Start Input data

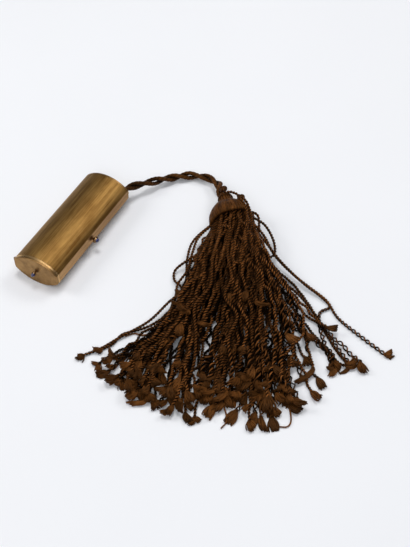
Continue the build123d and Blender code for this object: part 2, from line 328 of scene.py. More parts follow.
silk = {
    # crease shade: the crest values between which the painted shade in the creases lightens; deep: the
    # darkest share of that painted shade; depth: how sharply it darkens
    "cord": {
        "dark": (0.040, 0.014, 0.0036), "light": (0.220, 0.082, 0.0200), "fibre": 3.0, "rough": 0.46,
        "creaseShade": (0.3, 1.0), "deep": 0.12, "depth": 1.0, "shine": 0.09,
    },
    "strands": {
        "dark": (0.036, 0.0115, 0.0028), "light": (0.350, 0.126, 0.0330), "fibre": 2.2, "rough": 0.45,
        "creaseShade": (0.66, 0.99), "deep": 0.0, "depth": 2.4, "shine": 0.09,
    },
    "floss": {
        "dark": (0.058, 0.0185, 0.0042), "light": (0.290, 0.106, 0.0240), "fibre": 4.0, "rough": 0.42,
        "creaseShade": (0.1, 0.95), "deep": 0.10, "depth": 1.3, "shine": 0.12,
    },
}


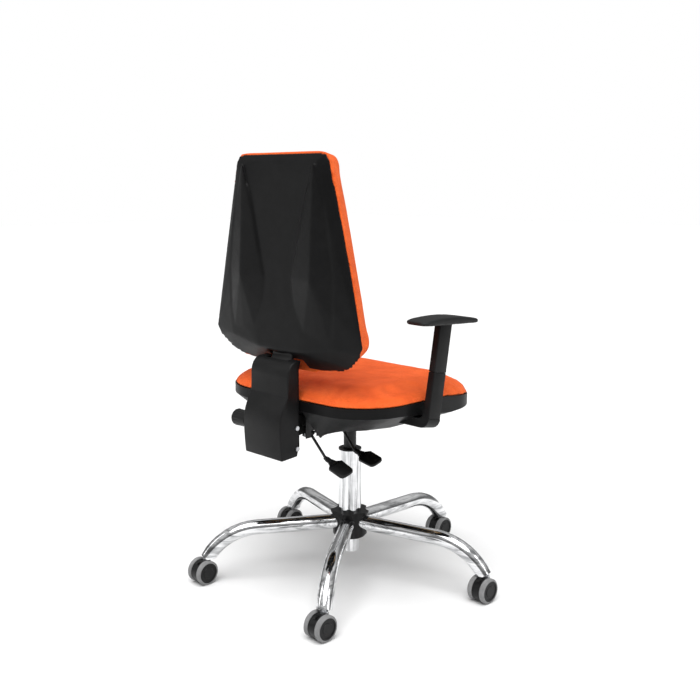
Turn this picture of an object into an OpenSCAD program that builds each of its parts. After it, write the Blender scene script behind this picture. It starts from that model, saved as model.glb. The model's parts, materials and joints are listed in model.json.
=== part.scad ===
// Swivel office chair: five-leg chromed base on twin-wheel casters, gas lift,
// under-seat mechanism, upholstered seat and back, height-adjustable armrests.
// Frame: Z up, floor at Z = 0, column on the Z axis, the chair faces -Y.

/* [View] */

// Sub-part to draw, or all of them

/* [Base] */

// Distance from the column axis to each caster stem
stem_circle_r = 320; // [280:1:340]
// Outside diameter of the bent leg tubes
leg_tube_d = 33; // [25:0.5:40]
// Height of the leg tube axis at the hub
leg_axis_z = 123; // [100:1:150]
// Radius of the bend near the end of each leg
leg_bend_r = 130; // [90:1:180]
// Wall of the leg tubes
leg_wall = 2; // [1:0.1:4]

/* [Casters] */

// Wheel diameter over the tyre
wheel_d = 53; // [40:0.5:75]
// Width over both wheels of a caster
caster_w = 43; // [36:0.5:60]
// Width of one tyre band
tyre_w = 11.6; // [8:0.1:16]
// Distance the axle trails behind the stem
trail = 10; // [5:0.5:30]
// Stem diameter
stem_d = 11; // [8:0.1:14]

/* [Gas lift] */

// Outside diameter of the lift's outer tube
lift_tube_d = 49.4; // [45:0.1:52]
// Outside diameter of the part below the hub
lift_foot_d = 42.6; // [38:0.1:46]
// Diameter of the sliding cylinder
lift_cyl_d = 28; // [26:0.1:30]
// Height of the top of the outer tube
lift_tube_top = 288; // [260:1:320]

/* [Seat] */

// Height of the joint line between cushion and under-shell
seat_line_z = 436.5; // [400:0.5:520]
// Height of the seat surface
seat_top_z = 467; // [430:1:560]
// Half width of the seat
seat_half_w = 238; // [210:1:260]
// Front edge of the seat, ahead of the column
seat_front = 195; // [170:1:260]
// Rear edge of the seat, behind the column
seat_rear = 197; // [180:1:240]
// Underside of the seat under-shell
shell_bottom_z = 352; // [330:1:380]

/* [Back] */

// Half width of the cover around the back upright
cover_half_w = 57.2; // [45:0.1:70]
// Width of the flat bar that carries the back
bar_w = 60; // [40:1:80]
// Thickness of the flat bar
bar_t = 6; // [4:0.5:10]

/* [Armrests] */

// Inner face of the armrest upright from the centre plane
arm_inner_x = 247; // [240:1:280]
// Thickness of the armrest upright
arm_t = 16; // [12:0.5:30]
// Width of the armrest upright
arm_w = 36; // [28:0.5:60]
// Forward lean of the armrest upright in degrees
arm_lean = 10; // [0:0.5:20]
// Length of the armrest pad
pad_len = 172; // [150:1:280]
// Width of the armrest pad
pad_w = 56; // [45:1:100]

/* [Hidden] */

$fn = 64;
eps = 0.01;
leg_r = leg_tube_d / 2;
bend_sweep = 58.5;
bend_start_r = 207;
bend_start_z = 118.5;
leg_slope = atan2(leg_axis_z - bend_start_z, bend_start_r);
wheel_r = wheel_d / 2;
rim_r = wheel_r - 4.6;
axle_z = wheel_r;
gap_half = caster_w / 2 - tyre_w;
stem_r = stem_d / 2;
lift_r = lift_tube_d / 2;
foot_r = lift_foot_d / 2;
cyl_r = lift_cyl_d / 2;

BLACK = [0.09, 0.09, 0.095];
CHROME = [0.8, 0.81, 0.83];
STEEL = [0.55, 0.56, 0.58];
ORANGE = [0.93, 0.38, 0.13];
GREY = [0.5, 0.5, 0.5];
PLY = [0.72, 0.56, 0.38];

// angle of leg i about the column, leg 1 points forward
function leg_a(i) = -90 + 72 * (i - 1);

// ---------- base ----------

// one leg along +X: a straight tube and a bend down to the caster
module leg_run(r, start = 0, sweep = bend_sweep) {
    translate([0, 0, leg_axis_z]) rotate([0, 90 + leg_slope, 0]) translate([0, 0, start])
        cylinder(h = bend_start_r / cos(leg_slope) - start, r = r);
    translate([bend_start_r, 0, bend_start_z]) rotate([90, 0, 0]) rotate([0, 0, -leg_slope])
        translate([0, -leg_bend_r, 0]) rotate([0, 0, 90 - sweep])
            rotate_extrude(angle = sweep) translate([leg_bend_r, 0]) circle(r = r - 0.12);
}

module base_frame() color(CHROME) difference() {
    union() {
        for (i = [1:5]) rotate([0, 0, leg_a(i)]) leg_run(leg_r, 25);
        translate([0, 0, 98]) cylinder(h = 44, r = 31);
    }
    for (i = [1:5]) rotate([0, 0, leg_a(i)]) leg_run(leg_r - leg_wall, 32, 44);
    translate([0, 0, 40]) cylinder(h = 140, r = foot_r + 0.02);
    for (i = [1:5]) rotate([0, 0, leg_a(i)]) {
        translate([stem_circle_r, 0, 20]) cylinder(h = 34.8, r = 42);
        translate([stem_circle_r, 0, 40]) cylinder(h = 29, r = stem_r + 0.05);
    }
}

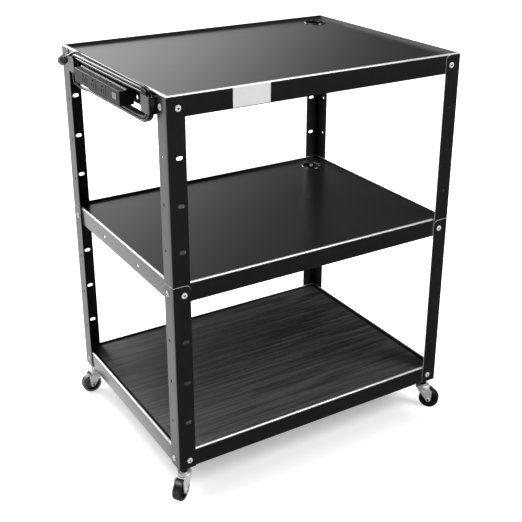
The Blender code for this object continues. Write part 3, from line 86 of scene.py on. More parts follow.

End Input data

Given exercise :: Please return the data above exactly as given.

Output for this task ::
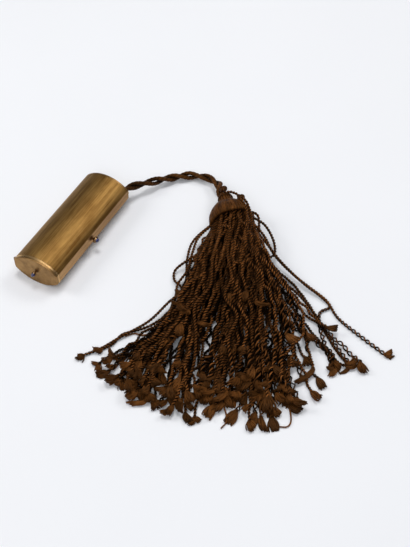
Continue the build123d and Blender code for this object: part 2, from line 328 of scene.py. More parts follow.
silk = {
    # crease shade: the crest values between which the painted shade in the creases lightens; deep: the
    # darkest share of that painted shade; depth: how sharply it darkens
    "cord": {
        "dark": (0.040, 0.014, 0.0036), "light": (0.220, 0.082, 0.0200), "fibre": 3.0, "rough": 0.46,
        "creaseShade": (0.3, 1.0), "deep": 0.12, "depth": 1.0, "shine": 0.09,
    },
    "strands": {
        "dark": (0.036, 0.0115, 0.0028), "light": (0.350, 0.126, 0.0330), "fibre": 2.2, "rough": 0.45,
        "creaseShade": (0.66, 0.99), "deep": 0.0, "depth": 2.4, "shine": 0.09,
    },
    "floss": {
        "dark": (0.058, 0.0185, 0.0042), "light": (0.290, 0.106, 0.0240), "fibre": 4.0, "rough": 0.42,
        "creaseShade": (0.1, 0.95), "deep": 0.10, "depth": 1.3, "shine": 0.12,
    },
}


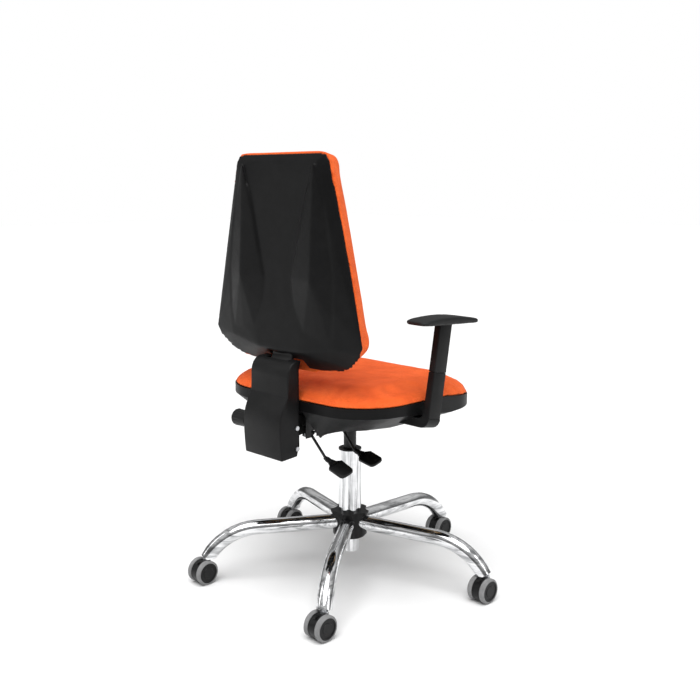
Turn this picture of an object into an OpenSCAD program that builds each of its parts. After it, write the Blender scene script behind this picture. It starts from that model, saved as model.glb. The model's parts, materials and joints are listed in model.json.
=== part.scad ===
// Swivel office chair: five-leg chromed base on twin-wheel casters, gas lift,
// under-seat mechanism, upholstered seat and back, height-adjustable armrests.
// Frame: Z up, floor at Z = 0, column on the Z axis, the chair faces -Y.

/* [View] */

// Sub-part to draw, or all of them

/* [Base] */

// Distance from the column axis to each caster stem
stem_circle_r = 320; // [280:1:340]
// Outside diameter of the bent leg tubes
leg_tube_d = 33; // [25:0.5:40]
// Height of the leg tube axis at the hub
leg_axis_z = 123; // [100:1:150]
// Radius of the bend near the end of each leg
leg_bend_r = 130; // [90:1:180]
// Wall of the leg tubes
leg_wall = 2; // [1:0.1:4]

/* [Casters] */

// Wheel diameter over the tyre
wheel_d = 53; // [40:0.5:75]
// Width over both wheels of a caster
caster_w = 43; // [36:0.5:60]
// Width of one tyre band
tyre_w = 11.6; // [8:0.1:16]
// Distance the axle trails behind the stem
trail = 10; // [5:0.5:30]
// Stem diameter
stem_d = 11; // [8:0.1:14]

/* [Gas lift] */

// Outside diameter of the lift's outer tube
lift_tube_d = 49.4; // [45:0.1:52]
// Outside diameter of the part below the hub
lift_foot_d = 42.6; // [38:0.1:46]
// Diameter of the sliding cylinder
lift_cyl_d = 28; // [26:0.1:30]
// Height of the top of the outer tube
lift_tube_top = 288; // [260:1:320]

/* [Seat] */

// Height of the joint line between cushion and under-shell
seat_line_z = 436.5; // [400:0.5:520]
// Height of the seat surface
seat_top_z = 467; // [430:1:560]
// Half width of the seat
seat_half_w = 238; // [210:1:260]
// Front edge of the seat, ahead of the column
seat_front = 195; // [170:1:260]
// Rear edge of the seat, behind the column
seat_rear = 197; // [180:1:240]
// Underside of the seat under-shell
shell_bottom_z = 352; // [330:1:380]

/* [Back] */

// Half width of the cover around the back upright
cover_half_w = 57.2; // [45:0.1:70]
// Width of the flat bar that carries the back
bar_w = 60; // [40:1:80]
// Thickness of the flat bar
bar_t = 6; // [4:0.5:10]

/* [Armrests] */

// Inner face of the armrest upright from the centre plane
arm_inner_x = 247; // [240:1:280]
// Thickness of the armrest upright
arm_t = 16; // [12:0.5:30]
// Width of the armrest upright
arm_w = 36; // [28:0.5:60]
// Forward lean of the armrest upright in degrees
arm_lean = 10; // [0:0.5:20]
// Length of the armrest pad
pad_len = 172; // [150:1:280]
// Width of the armrest pad
pad_w = 56; // [45:1:100]

/* [Hidden] */

$fn = 64;
eps = 0.01;
leg_r = leg_tube_d / 2;
bend_sweep = 58.5;
bend_start_r = 207;
bend_start_z = 118.5;
leg_slope = atan2(leg_axis_z - bend_start_z, bend_start_r);
wheel_r = wheel_d / 2;
rim_r = wheel_r - 4.6;
axle_z = wheel_r;
gap_half = caster_w / 2 - tyre_w;
stem_r = stem_d / 2;
lift_r = lift_tube_d / 2;
foot_r = lift_foot_d / 2;
cyl_r = lift_cyl_d / 2;

BLACK = [0.09, 0.09, 0.095];
CHROME = [0.8, 0.81, 0.83];
STEEL = [0.55, 0.56, 0.58];
ORANGE = [0.93, 0.38, 0.13];
GREY = [0.5, 0.5, 0.5];
PLY = [0.72, 0.56, 0.38];

// angle of leg i about the column, leg 1 points forward
function leg_a(i) = -90 + 72 * (i - 1);

// ---------- base ----------

// one leg along +X: a straight tube and a bend down to the caster
module leg_run(r, start = 0, sweep = bend_sweep) {
    translate([0, 0, leg_axis_z]) rotate([0, 90 + leg_slope, 0]) translate([0, 0, start])
        cylinder(h = bend_start_r / cos(leg_slope) - start, r = r);
    translate([bend_start_r, 0, bend_start_z]) rotate([90, 0, 0]) rotate([0, 0, -leg_slope])
        translate([0, -leg_bend_r, 0]) rotate([0, 0, 90 - sweep])
            rotate_extrude(angle = sweep) translate([leg_bend_r, 0]) circle(r = r - 0.12);
}

module base_frame() color(CHROME) difference() {
    union() {
        for (i = [1:5]) rotate([0, 0, leg_a(i)]) leg_run(leg_r, 25);
        translate([0, 0, 98]) cylinder(h = 44, r = 31);
    }
    for (i = [1:5]) rotate([0, 0, leg_a(i)]) leg_run(leg_r - leg_wall, 32, 44);
    translate([0, 0, 40]) cylinder(h = 140, r = foot_r + 0.02);
    for (i = [1:5]) rotate([0, 0, leg_a(i)]) {
        translate([stem_circle_r, 0, 20]) cylinder(h = 34.8, r = 42);
        translate([stem_circle_r, 0, 40]) cylinder(h = 29, r = stem_r + 0.05);
    }
}

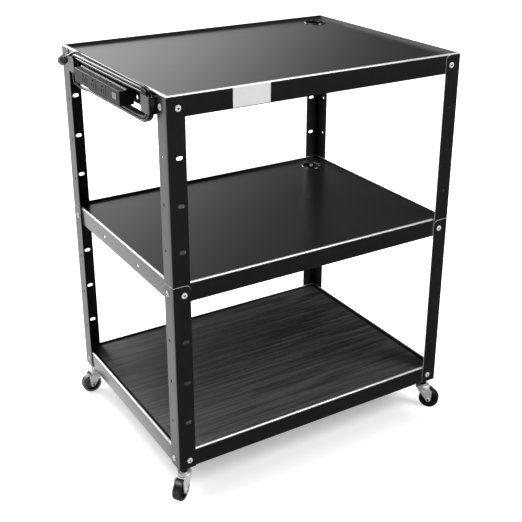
The Blender code for this object continues. Write part 3, from line 86 of scene.py on. More parts follow.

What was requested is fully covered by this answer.